When the data originates from a single speaker/object, finding the best estimates for the objects characteristics is usually referred to as a pure fusion task and it reduces to combining multisensor observations in some optimal way. The problem is much more complex when several objects are present and when the task implies their detection, identification, and localization. In this case one has to consider two processes simultaneously: (i) segregation which assigns each observation either to an object or to an outlier category and (ii) estimation which computes the parameters of each object based on the group of observations that were assigned to that object. In other words, in addition to fusing observations from different sensors, multimodal analysis requires the assignment of each observation to one of the objects.
This observation-to-object association problem can be cast into a probabilistic framework. In the case of unimodal data (possibly multidimensional), the problems of grouping observations and of associating groups with objects can be cast into the framework of standard data clustering. The problem of clustering multimodal data raises the difficult question of how to group together observations that belong to different physical spaces with different dimensionalities, e.g., how to group visual data with auditory data? When the observations from two different modalities can be aligned pairwise, a natural solution is to consider the Cartesian product of two unimodal spaces. Unfortunately, such an alignment is not possible in most practical cases. Different sensors operate at different frequency rates and hence the number of observations gathered with one sensor can be quite different from the number of observations gathered with another sensor. Consequently, there is no obvious way to align the observations pairwise. Considering all possible pairs would result in a combinatorial blow-up and typically create abundance of erroneous observations corresponding to inconsistent solutions. Alternatively, one may consider several unimodal clusterings, provided that the relationships between a common object space and several observation spaces can be explicitly specified. Multimodal clustering then results in a number of unimodal clusterings that are jointly governed by the same unknown parameters characterizing the object space.
In a recent submitted paper [42] , we show how the problem of clustering multimodal data can be addressed within the framework of mixture models. The proposed model is composed of a number of modality-specific mixtures. These mixtures are jointly governed by a set of common object-space parameters (which are referred to as the tying parameters), thus insuring consistency between the sensory data and the object space being sensed. This is done using explicit transformations from the unobserved parameter space (object space) to each of the observed spaces (sensor spaces). Hence, the proposed model is able to deal with observations that live in spaces with different physical properties such as dimensionality, space metric, sensor sampling rate, etc. We believe that linking the object space with the sensor spaces based on object-space-to-sensor-space transformations has more discriminative power than existing multisensor fusion techniques and hence performs better in terms of multiple object identification and localization. To the best of our knowledge, there has been no attempt to use a generative model, such as ours, for the task of multimodal data interpretation. The concept of conjugate mixture models is described in more details in our paper [42] . Standard Gaussian mixture models (GMM) are used to model the unimodal data. The parameters of these Gaussian mixtures are governed by the object parameters through a number of object-space-to-sensor-space transformations (one transformation for each sensing modality). A very general class of transformations, namely non-linear Lipschitz continuous functions is assumed. Figure 2 shows a graphical representation of our conjugate mixture models.
|
Rigid and Articulated Point Registration with Expectation Conditional Maximization
Participant : Florence Forbes.
Joint work with: Radu Horaud from the INRIA team Perception and Manuel Iguel from team Emotion.

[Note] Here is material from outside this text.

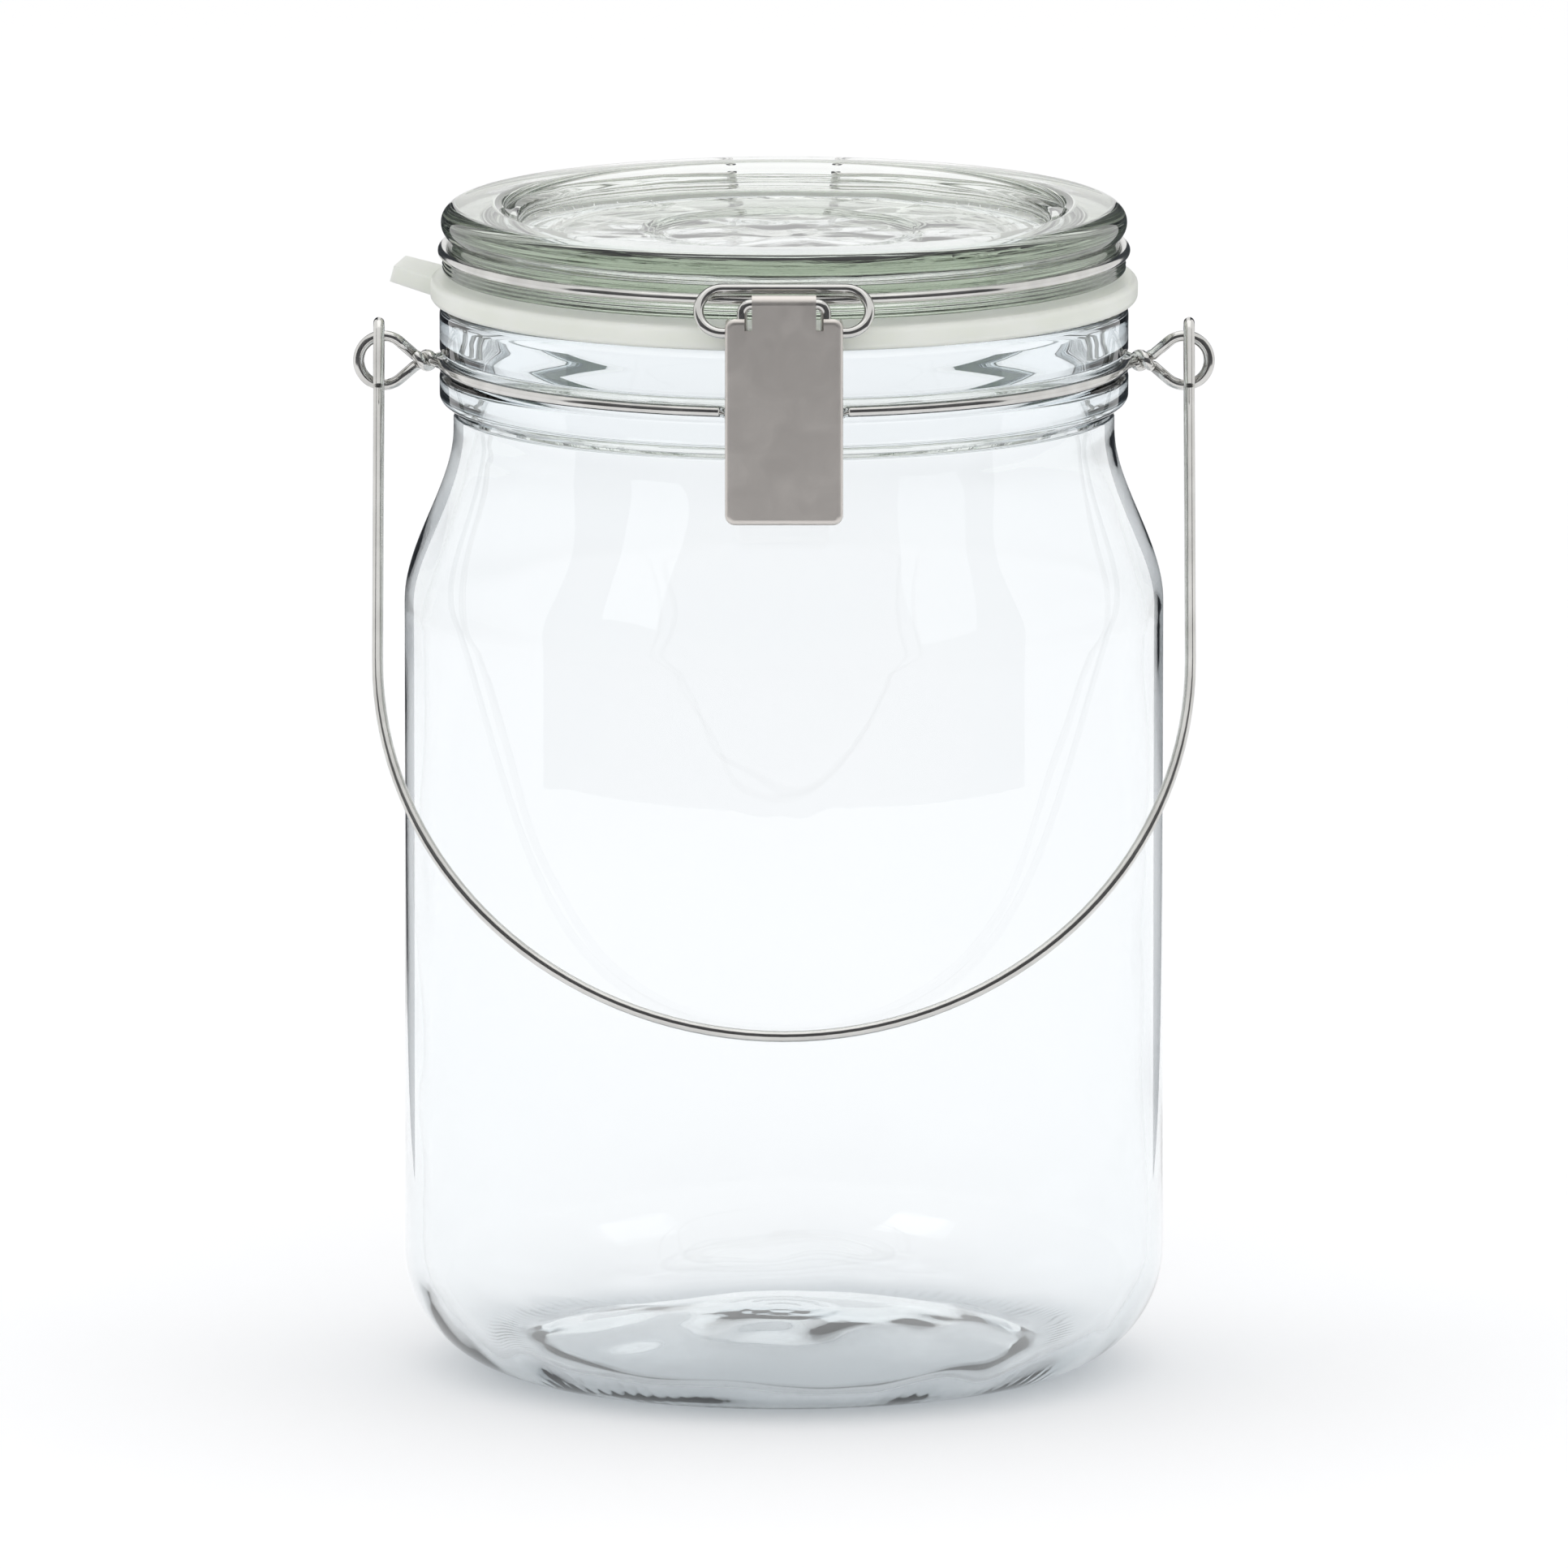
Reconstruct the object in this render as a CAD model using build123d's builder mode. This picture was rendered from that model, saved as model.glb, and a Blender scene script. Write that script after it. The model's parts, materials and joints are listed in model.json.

In image analysis and computer vision there is a long tradition of algorithms for finding an optimal alignment between two sets of points. This is referred to as the point registration (PR) problem, which is twofold: (i) Find point-to-point correspondences and (ii) estimate the transformation allowing the alignment of the two sets. Existing PR methods can be roughly divided into three categories: The Iterative Closest Point (ICP) algorithm and its numerous extensions, soft assignment methods and probabilistic methods to cite just a few. Probabilistic point registration uses, in general, Gaussian mixture models (GMM). Indeed, one may reasonably assume that points from the first set (the data) are normally distributed around points belonging to the second set (the model). Therefore, the point-to-point assignment problem can be recast into that of estimating the parameters of a mixture. This can be done within the framework of maximum likelihood with missing data because one has to estimate the mixture parameters as well as the point-to-cluster assignments, i.e., the missing data. In this case the algorithm of choice is the expectation-maximization (EM) algorithm. Formally, the latter replaces the maximization of the observed-data log-likelihood with the maximization of the expected complete-data log-likelihood conditioned by the observations . As explained in detail in [41] , there are intrinsic difficulties when one wants to cast the PR problem in the EM framework. The main topic and contribution of our work [41] is to propose an elegant and efficient way to do that. We introduce an innovative EM-like algorithm, namely the Expectation Conditional Maximization for Point Registration (ECMPR) algorithm. The algorithm allows the use of general covariance matrices for the mixture model components and improves over the isotropic covariance case. We analyse in detail the associated consequences in terms of estimation of the registration parameters, and we propose an optimal method for estimating the rotational and translational parameters based on semi-definite positive relaxation . We extend rigid registration to articulated registration. Robustness is ensured by detecting and rejecting outliers through the addition of a uniform component to the Gaussian mixture model at hand. We provide an in-depth analysis of our method and we compare it both theoretically and experimentally with other robust methods for point registration.